Start GIVEN DATA
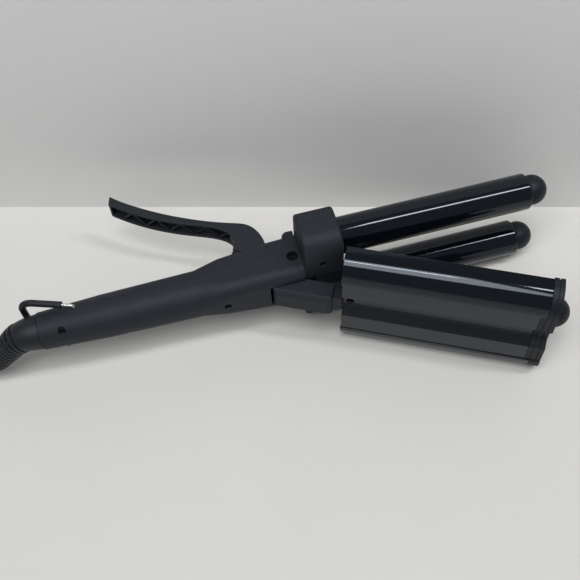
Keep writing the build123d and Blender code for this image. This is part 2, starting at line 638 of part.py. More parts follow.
def jaw_plate():
    sheet = barrel_circles(TROUGH_R + PLATE_T, SADDLE_R + PLATE_T) & below(COVER_RIM)
    sheet += Pos(COVER_RIM - PLATE_RIDGE / 2, 0) * Rectangle(PLATE_RIDGE, 2 * BARREL_PITCH)
    sheet -= barrel_circles(TROUGH_R, SADDLE_R)
    return yz_prism(sheet, PLATE_START, JAW_END - 0.5)


parts["jaw_plate"] = swing_open(jaw_plate())
cover = jaw_cover()
parts["jaw_cover_right"] = swing_open(cover)
parts["jaw_cover_left"] = swing_open(mirrored(cover))
parts["jaw_spine"] = swing_open(jaw_spine())
parts["jaw_end_cap"] = swing_open(jaw_end_cap())
parts["jaw_screw"] = swing_open(screw_y(SPINE_SCREW_X, 0, VALLEY_Y - SCREW_HEAD, TONGUE_TOP))


# ================================================================================ arm and lever
def at_pivot(shape):
    return Pos(0, PIVOT_Y, 0) * shape


def jaw_arm():
    """Hub on the pin, root block under the collar, tongue into the jaw and pad for the lever."""
    root_block = block(BLOCK_REAR, BLOCK_FRONT, BLOCK_BOTTOM, BLOCK_TOP, -BLOCK_HALF, BLOCK_HALF)
    under = root_block.faces().sort_by(Axis.Y)[0]
    root_block = chamfer(under.edges(), BLOCK_CHAMFER)
    arm = root_block + rod_z(HUB_R, -SPACER_SIDE, HUB_SIDE)
    arm += block(-HUB_R + 2, HUB_R - 2, BLOCK_TOP - 1, 0, -LINK_HALF, LINK_HALF)
    back = outline(((PAD_REAR, PAD_TOP - PAD_T), (PAD_REAR, PAD_TOP), (PAD_FRONT, PAD_TOP),
                    (-HUB_R * 0.5, HUB_R * 0.8), (-HUB_R * 0.5, -HUB_R * 0.8)))
    arm += xy_prism(back, -LINK_HALF, LINK_HALF)
    arm += block(BLOCK_FRONT - 1, JAW_START + 0.5, LINK_BOTTOM, BLOCK_TOP, -LINK_HALF, LINK_HALF)
    arm = at_pivot(arm)
    arm += block(JAW_START, JAW_START + TONGUE_LENGTH, TONGUE_LOW, TONGUE_TOP, -LINK_HALF, LINK_HALF)
    arm -= rod_z(PIN_R + RUNNING, -BEYOND, BEYOND, 0, PIVOT_Y)
    arm -= rod_y(SCREW_R, TONGUE_LOW - 1, TONGUE_TOP + 1, SPINE_SCREW_X)
    for x in LEVER_SCREW_X:
        arm -= rod_y(SCREW_R, PIVOT_Y - 5, 20, x)
        arm -= rod_y(SCREW_HEAD_R + SLIP, PIVOT_Y - 5, PIVOT_Y + PAD_TOP - PAD_T + SCREW_HEAD, x)
    return arm


def lever_face(lift):
    """Side view of the lever, with its underside raised by a distance."""
    top = Spline(*LEVER_TOP)
    under = Spline(*[(x, y + lift) for x, y in LEVER_UNDER])
    tail_line = Line(top @ 1, under @ 0)
    base = Polyline(under @ 1, (PAD_REAR, PAD_TOP), (PAD_FRONT - 0.5, PAD_TOP), top @ 0)
    return make_face(top + tail_line + under + base)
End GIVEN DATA
*YOUR INSTRUCTIONS*. The lines above should be duplicated exactly.

*COMPLETE OUTPUT*.
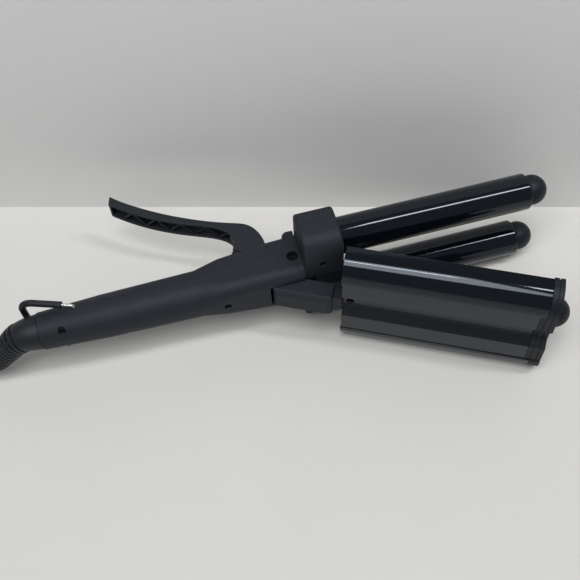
Keep writing the build123d and Blender code for this image. This is part 2, starting at line 638 of part.py. More parts follow.
def jaw_plate():
    sheet = barrel_circles(TROUGH_R + PLATE_T, SADDLE_R + PLATE_T) & below(COVER_RIM)
    sheet += Pos(COVER_RIM - PLATE_RIDGE / 2, 0) * Rectangle(PLATE_RIDGE, 2 * BARREL_PITCH)
    sheet -= barrel_circles(TROUGH_R, SADDLE_R)
    return yz_prism(sheet, PLATE_START, JAW_END - 0.5)


parts["jaw_plate"] = swing_open(jaw_plate())
cover = jaw_cover()
parts["jaw_cover_right"] = swing_open(cover)
parts["jaw_cover_left"] = swing_open(mirrored(cover))
parts["jaw_spine"] = swing_open(jaw_spine())
parts["jaw_end_cap"] = swing_open(jaw_end_cap())
parts["jaw_screw"] = swing_open(screw_y(SPINE_SCREW_X, 0, VALLEY_Y - SCREW_HEAD, TONGUE_TOP))


# ================================================================================ arm and lever
def at_pivot(shape):
    return Pos(0, PIVOT_Y, 0) * shape


def jaw_arm():
    """Hub on the pin, root block under the collar, tongue into the jaw and pad for the lever."""
    root_block = block(BLOCK_REAR, BLOCK_FRONT, BLOCK_BOTTOM, BLOCK_TOP, -BLOCK_HALF, BLOCK_HALF)
    under = root_block.faces().sort_by(Axis.Y)[0]
    root_block = chamfer(under.edges(), BLOCK_CHAMFER)
    arm = root_block + rod_z(HUB_R, -SPACER_SIDE, HUB_SIDE)
    arm += block(-HUB_R + 2, HUB_R - 2, BLOCK_TOP - 1, 0, -LINK_HALF, LINK_HALF)
    back = outline(((PAD_REAR, PAD_TOP - PAD_T), (PAD_REAR, PAD_TOP), (PAD_FRONT, PAD_TOP),
                    (-HUB_R * 0.5, HUB_R * 0.8), (-HUB_R * 0.5, -HUB_R * 0.8)))
    arm += xy_prism(back, -LINK_HALF, LINK_HALF)
    arm += block(BLOCK_FRONT - 1, JAW_START + 0.5, LINK_BOTTOM, BLOCK_TOP, -LINK_HALF, LINK_HALF)
    arm = at_pivot(arm)
    arm += block(JAW_START, JAW_START + TONGUE_LENGTH, TONGUE_LOW, TONGUE_TOP, -LINK_HALF, LINK_HALF)
    arm -= rod_z(PIN_R + RUNNING, -BEYOND, BEYOND, 0, PIVOT_Y)
    arm -= rod_y(SCREW_R, TONGUE_LOW - 1, TONGUE_TOP + 1, SPINE_SCREW_X)
    for x in LEVER_SCREW_X:
        arm -= rod_y(SCREW_R, PIVOT_Y - 5, 20, x)
        arm -= rod_y(SCREW_HEAD_R + SLIP, PIVOT_Y - 5, PIVOT_Y + PAD_TOP - PAD_T + SCREW_HEAD, x)
    return arm


def lever_face(lift):
    """Side view of the lever, with its underside raised by a distance."""
    top = Spline(*LEVER_TOP)
    under = Spline(*[(x, y + lift) for x, y in LEVER_UNDER])
    tail_line = Line(top @ 1, under @ 0)
    base = Polyline(under @ 1, (PAD_REAR, PAD_TOP), (PAD_FRONT - 0.5, PAD_TOP), top @ 0)
    return make_face(top + tail_line + under + base)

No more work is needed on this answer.